I say we put together an example hack (as a complement to the main docs/guides) and load it up with comments (think programming comments).
I have not got enough in my docs (those already posted or the version languishing on my drive) to make one (it is mainly general advice and thoughts of one who was there for that sort of thing), the only person I know who attempted such a thing thus far (for the DS although I have yet to see such a thing fully done for another system) is deufeufeu and he did not get that far.
I know for a fact a lot of work goes on behind the scenes so even the so called open projects so even those who do bother to read do not get a true sense of the effort involved.

If this does go ahead can I suggest a puzzle game as they get overlooked in place of the RPGs or similar large scale games, still encompass all major hacking areas and some are pretty awesome?
Better yet how about a European language hack (English to something else) as more than a few of us can hack and do European languages.

All in all though I am against disallowing requests as I can skip over spam but for someone coming in it is already hard enough to dig through the quagmire of etiquette that has built up over the years (not necessarily just around here).

Edit: and it may be an idea to tack on one of the "how to make request properly" to such a thread.


----------



## Rock Raiyu (Sep 14, 2008)

Translation Requests do get out of hand.
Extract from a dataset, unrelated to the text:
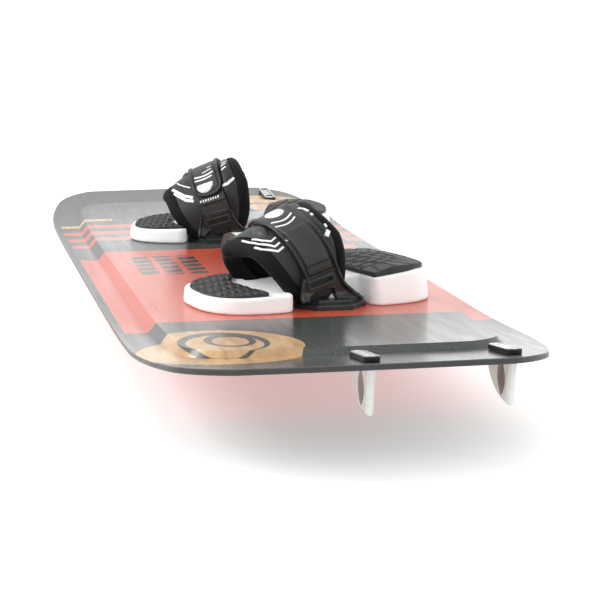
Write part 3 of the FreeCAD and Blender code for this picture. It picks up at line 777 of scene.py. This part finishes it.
def toe_cushion_spot(row, column):
    """A crowned oval beside the band."""
    turn = 2 * math.pi * column
    along = TOE_CUSHION[0] + TOE_CUSHION[2] * row * math.cos(turn)
    across = TOE_CUSHION[1] + TOE_CUSHION[3] * row * math.sin(turn)
    return along, across, shell_lift(along, across) - 0.8 + TOE_CUSHION[4] * (1 - row ** 3)


dome = bent_sheet(18, 64, toe_cushion_spot)
bmesh.ops.remove_doubles(dome, verts=dome.verts, dist=1e-6)
pair("toe_cushion", outwards(dome), cushion_finish, [])

print_finish, shader = finish("white_rubber_print")
mix = Recipe(print_finish, shader)
place = mix.place()
mix.paint(mix.mix(mix.span(mix.noise(place, 150.0), 0.3, 0.7, 0, 1),
                  colour(0.86, 0.86, 0.85), colour(0.74, 0.75, 0.74)))
mix.rough(0.45)
mix.bump(mix.noise(place, 900.0), 0.00006, 0.5)


def through(path, step=1.5):
    """Points every few millimetres along straight runs."""
    out = []
    for a, b in zip(path, path[1:]):
        a, b = Vector(a), Vector(b)
        count = max(int((b - a).length / step), 1)
        out += [a.lerp(b, i / count) for i in range(count)]
    return out + [Vector(path[-1])]


def prints(runs, lift, proud=0.5):
    """Raised prints, each half wide about a path of (along, across) points, as one mesh."""
    joined = bmesh.new()
    for half, path in runs:
        points = through(path)

        def spot(row, column):
            at = round(row * (len(points) - 1))
            ahead = points[min(at + 1, len(points) - 1)] - points[max(at - 1, 0)]
            side = Vector((-ahead.y, ahead.x)).normalized() * half * (2 * column - 1)
            along, across = points[at] + side
            return along, across, lift(along, across) + proud
        strip = outwards(bent_sheet(len(points) - 1, 2, spot))
        bmesh.ops.solidify(strip, geom=strip.faces[:], thickness=0.001)
        held = bpy.data.meshes.new("held")
        strip.to_mesh(held)
        joined.from_mesh(held)
        strip.free()
        bpy.data.meshes.remove(held)
    return joined


def lay(name, side, runs, lift, body="root", proud=0.5):
    """The prints of one binding. The paths are the far one's; the near one is mirrored."""
    mesh = prints(runs, lift, proud)
    part = piece("%s_%s" % (name, side), mirrored(mesh) if side == "near" else mesh,
                 print_finish, smooth=False)
    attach(part, body)
    return part


lay("shell_marks", "near", (
    (1.1, ((16, 42.5), (30, 37), (39, 30), (37, 23))),
    (1.2, ((3, 50), (17, 48), (32, 42), (48, 30), (46, 23))),
    (1.3, ((33, 48), (42, 43.5), (55, 30), (53, 22))),
    (1.6, ((5, -24), (14, -26), (25, -26))), (1.4, ((30, -26), (34, -26))),
    (1.3, ((50, -31), (54, -31))), (2.4, ((58, -31), (63, -25)))), shell_lift)
lay("shell_marks", "far", (
    (2.0, ((-36, 49), (-47, 42), (-57, 34), (-65, 22))),
    (2.0, ((-46, 47), (-56, 40), (-65, 32), (-70, 22))),
    (0.9, ((-22, 42), (-32, 38), (-41, 31), (-48, 23))),
    (1.7, ((-64, -21), (-64, -30), (-57, -39))),
    (1.0, ((-26, -25), (-22, -32))), (1.0, ((-33, -24), (-29, -31))),
    (1.0, ((-41, -24), (-37, -31)))), shell_lift)

# ---- Band and flap -----------------------------------------------------------------------
# One synthetic leather strap runs from the outboard bracket over the crest and part way down
# the other side, with piped edges and a rounded end.
BAND_HALF = 21.0
BAND_START = arch_length(41.4)
FLAP_STOP = -72.0
FLAP_CORNER = 18.0
BAND_CREST, BAND_ASKEW, BAND_EASE = 5.0, 0.11, 10.0
BAND_LIFT, BAND_THICK = 7.0, 3.4
PIPING = (4.6, 2.7)                           # width and height of the piped edge
PANEL = (39.0, 84.0)                          # raised face panel, along the outboard leg


def band_middle(along):
    """The band runs from toe side at the crest to heel side at its feet."""
    return BAND_CREST - BAND_ASKEW * math.hypot(along, BAND_EASE)


def flap_edge(off):
    """Where the strap's rounded free end lies at this distance from its middle."""
    over = max(abs(off) - (BAND_HALF - FLAP_CORNER), 0)
    return FLAP_STOP + FLAP_CORNER - math.sqrt(max(FLAP_CORNER ** 2 - over ** 2, 0))


def band_lift(along, across):
    """Piped edge, a groove inside it, a flat face and a raised panel on the outboard leg."""
    off = across - band_middle(along)
    edge = min(BAND_HALF - abs(off), along - flap_edge(off), BAND_START - along + 6)
    wide, high = PIPING
    if edge < wide:
        return BAND_LIFT + high * math.sqrt(max(1 - (2 * edge / wide - 1) ** 2, 0))
    inside = min(edge - 6.2, along - PANEL[0], PANEL[1] - along)
    panel = 1.1 * min(max(inside / 1.6, 0), 1)
    face = BAND_LIFT + 0.5 + 0.6 * min((edge - wide) / 6, 1)
    return face + panel - notch(edge - 5.2, 1.4, 1.2)


def band_spot(row, column):
    off = -BAND_HALF + 2 * BAND_HALF * column
    stop = flap_edge(off)
    along = stop + (BAND_START - stop) * row
    across = off + band_middle(along)
    return along, across, band_lift(along, across)


leather_finish, shader = finish("band_leather", IOR=1.5)
mix = Recipe(leather_finish, shader)
place = mix.place()
pebble = mix.cells(place, 900.0, "SMOOTH_F1")
shade = mix.noise(place, 45.0, 4.0)
u, v, _ = mix.split(mix.place("UV"))
# distance from the middle of the band, as in band_middle
reach = mix.math("SQRT", mix.math("ADD", BAND_EASE ** 2, mix.math(
    "POWER", mix.math("DIVIDE", u, MM), 2.0)))
middle = mix.math("SUBTRACT", BAND_CREST, mix.math("MULTIPLY", reach, BAND_ASKEW))
off = mix.math("SUBTRACT", v, mix.math("MULTIPLY", MM, middle))
seam = mix.stripe(mix.math("ABSOLUTE", off), 0.0135, 0.0005, 0.0002)
thread = mix.math("PINGPONG", mix.math("ADD", u, 1.0), 0.0020)
stitch = mix.both(seam, mix.above(thread, 0.0007, 0.0002))
rim = mix.above(mix.math("ABSOLUTE", off), 0.0158, 0.0008)
face = mix.mix(mix.span(shade, 0.3, 0.7, 0, 1), colour(0.012, 0.014, 0.013),
               colour(0.024, 0.027, 0.0255))
face = mix.mix(rim, face, colour(0.006, 0.0065, 0.0065))
mix.paint(mix.mix(mix.both(stitch, 0.8), face, colour(0.06, 0.06, 0.06)))
mix.rough(mix.span(shade, 0.3, 0.7, 0.36, 0.52))
mix.bump(mix.math("ADD", pebble, mix.math("MULTIPLY", stitch, 2.0)), 0.00018, 0.6)


def bend_at_crest(part, side, sign):
    """The part's placement is baked into its mesh."""
    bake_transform(part)


band = outwards(bent_sheet(180, 76, band_spot))
bmesh.ops.solidify(band, geom=band.faces[:], thickness=BAND_THICK * MM)
for side, sign, mesh in (("near", -1, mirrored(band)), ("far", 1, band)):
    part = piece("strap_" + side, mesh, leather_finish)
    bend_at_crest(part, side, sign)
    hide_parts("strap_band_" + side, "strap_flap_" + side)

# ---- Lower strap -------------------------------------------------------------------------
# The other half of the strap comes up from the inboard bracket and passes under the flap, where
# hook and loop tape holds the two. Below the flap it shows piped edges and a sunk panel.
LOWER_HALF, LOWER_TOP, LOWER_LIFT = 19.0, -24.0, 4.4
SUNK_PANEL = (-92, -80)                       # along, above the inboard bracket


def lower_strap_lift(along, across):
    """Flat under the flap; past its end a piped face with a sunk panel above the bracket."""
    shown = min(max((-68 - along) / 6, 0), 1)
    edge = LOWER_HALF - abs(across - band_middle(along))
    piping = 2.4 * math.sqrt(max(1 - ((edge - 2.2) / 2.2) ** 2, 0)) if edge < 4.4 else 0
    panel = 2.2 if edge > 5.2 and SUNK_PANEL[0] < along < SUNK_PANEL[1] else 0
    ledge = 1.2 if SUNK_PANEL[1] <= along < -77.5 else 0
    return LOWER_LIFT + shown * (1.9 + piping - panel + ledge)


def lower_strap_spot(row, column):
    along = -BAND_START + (BAND_START + LOWER_TOP) * row
    across = band_middle(along) - LOWER_HALF + 2 * LOWER_HALF * column
    return along, across, lower_strap_lift(along, across)


lower = outwards(bent_sheet(110, 66, lower_strap_spot))
bmesh.ops.solidify(lower, geom=lower.faces[:], thickness=0.0012)
pair("lower_strap", lower, leather_finish, [])

# ---- Marks and badge on the strap --------------------------------------------------------
# White rubber stripes are printed across the strap beside a raised white badge, and a row of
# short bars below the flap. The near strap is pulled further outboard than the far one, so its
# badge sits across the crest.
LABEL_BARS = (-13, -9.5, -6, -2.5, 1, 4.5, 8, 11.5)


def arc_across(at, bow, ends):
    """A line across the band, bowed outboard in its middle."""
    middle, reach = (ends[0] + ends[1]) / 2, (ends[1] - ends[0]) / 2
    return [(at + bow * (1 - ((q - middle) / reach) ** 2), q)
            for q in (ends[0] + reach * i / 8 for i in range(17))]


lay("band_marks", "near", ((1.1, arc_across(17, 6, (-9, 17))),
                           (0.9, arc_across(26, 5, (-8, 18))),
                           (1.3, ((49, 15.5), (50.5, 18)))), band_lift)
lay("flap_marks", "far", ((1.3, arc_across(-38, -3, (-12, 15))),
                          (1.1, arc_across(-44.5, -2, (-10, 15))),
                          (0.8, ((-31, -10), (-34.5, 3))), (0.7, ((-24, -10), (-26, -4)))),
    band_lift, "flap_far")
for side in ("near", "far"):
    lay("label_dashes", side, tuple((0.9, ((-73.5, q), (-76.5, q + 0.6))) for q in LABEL_BARS),
        lower_strap_lift)


def badge_sheet(along, across, half, sector):
    """A crowned oval on the band, or the part of one between two angles."""
    def spot(row, column):
        turn = math.radians(sector[0] + (sector[1] - sector[0]) * column)
        here = (along + half[0] * row * math.cos(turn), across + half[1] * row * math.sin(turn))
        return here[0], here[1], band_lift(*here) - 0.4 + 1.9 * (1 - row ** 4)
    bm = bent_sheet(14, 64, spot)
    bmesh.ops.remove_doubles(bm, verts=bm.verts, dist=1e-6)
    return outwards(bm)


badge_finish, shader = finish("badge_rubber", Roughness=0.42)
mix = Recipe(badge_finish, shader)
place = mix.place()
swirl = mix.noise(place, 95.0, 1.0)
line = mix.stripe(mix.math("PINGPONG", swirl, 0.09), 0.045, 0.0065, 0.004)
mix.paint(mix.mix(mix.both(line, 0.85), colour(0.84, 0.85, 0.84), colour(0.10, 0.11, 0.11)))
mix.bump(mix.math("SUBTRACT", 1.0, line), 0.0003, 0.6)
badge = piece("badge_near", mirrored(badge_sheet(-1, 3.0, (13.5, 11.5), (0, 360))), badge_finish)
bend_at_crest(badge, "near", -1)
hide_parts("flap_badge_near")
badge = piece("badge_far", badge_sheet(-54, 2.0, (12.5, 12.5), (90, 270)), badge_finish)
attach(badge, "flap_far")
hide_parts("flap_badge_far")

# ---- Brackets ----------------------------------------------------------------------------
# Moulded nylon brackets hold the strap to its plates: a tapering plate with ribs up its edges,
# a raised frame round an adjusting slot, and a pocket at the foot for the screw.
BRACKET_TOP, BRACKET_TOP_HALF, BRACKET_THICK = 41.0, 22.5, 4.2
BRACKET_LIFT, BRACKET_RIB = 6.0, (4.4, 4.2)   # the rib's width and height
POCKET = (17, 21)                             # half width and height of the screw's pocket
SLOT_FRAME = (15.5, 30.5, 4.2)                # half length, height of its middle, half width


def bracket_half(height, across):
    """Half width at this height. The heel side flares further out at its foot."""
    foot = 16.0 if across < 0 else 12.0
    flare = (9.0 if across < 0 else 3.0) * max(0.0, (24 - height) / 20) ** 1.6
    return BRACKET_TOP_HALF + foot * (BRACKET_TOP - height) / 51 + flare


def bracket_spot(side):
    def spot(row, column):
        share = 2 * column - 1
        foot = (CLAMP_TOP + math.sin(STRAP_LEAN) * share * 36) / math.cos(STRAP_LEAN)
        height = foot + (BRACKET_TOP - foot) * row
        half = bracket_half(height, share)
        middle = -3.5 * (height - foot) / (BRACKET_TOP - foot)
        across = share * half + middle
        edge = half - abs(share * half)
        lift = BRACKET_LIFT
        if edge < BRACKET_RIB[0]:
            lift += BRACKET_RIB[1] * math.sqrt(max(1 - (2 * edge / BRACKET_RIB[0] - 1) ** 2, 0))
        over, up = abs(across + 3), height - SLOT_FRAME[1]
        frame_edge = max(over - SLOT_FRAME[0], abs(up) - SLOT_FRAME[2])
        if frame_edge < -1.4:
            lift -= 3.2
        elif frame_edge < 1.6:
            lift += 1.6
        if height > BRACKET_TOP - 2.6:
            lift += 1.8
        near_foot = max(0.0, 1 - (height - foot) / 9)
        lift += 7 * near_foot ** 2
        return side * arch_length(height), across, lift
    return spot


to_strap = STRAP_PLACE.inverted()
for label, side in (("outboard", 1), ("inboard", -1)):
    bm = bent_sheet(64, 96, bracket_spot(side))
    pocket = []
    for face in bm.faces:
        middle = to_strap @ face.calc_center_median()
        off = abs(middle.y) / POCKET[0]
        if off < 1 and middle.z < POCKET[1] - 4 * off ** 4:
            pocket.append(face)
    bmesh.ops.delete(bm, geom=pocket, context="FACES")
    outwards(bm)
    bmesh.ops.solidify(bm, geom=bm.faces[:], thickness=BRACKET_THICK * MM)
    pair("bracket_" + label, bm, nylon_finish, ["bracket_" + label])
I get some pms asking to translate games for them, demanding it even sometimes and I'm sick of it. (There not all from here but other forums I'm on. Though I don't know how to hack but ask to translate. The only reason I even do them is if I know it will have a low chance of getting translated/) I honestly think there should be a subforum of sorts where they can put there requests and we can consider doing them.


----------



## FAST6191 (Sep 14, 2008)

@Raiyu245 really? I get the odd PM/email asking for a bit of help with a project/to be pointed in the right direction (invariably nicely worded with some serious thought beforehand) but out and out requests or demands is a bit much.


----------



## Rock Raiyu (Sep 14, 2008)

FAST6191 said:
			
		

> @Raiyu245 really? I get the odd PM/email asking for a bit of help with a project/to be pointed in the right direction but out and out requests or demands is a bit much.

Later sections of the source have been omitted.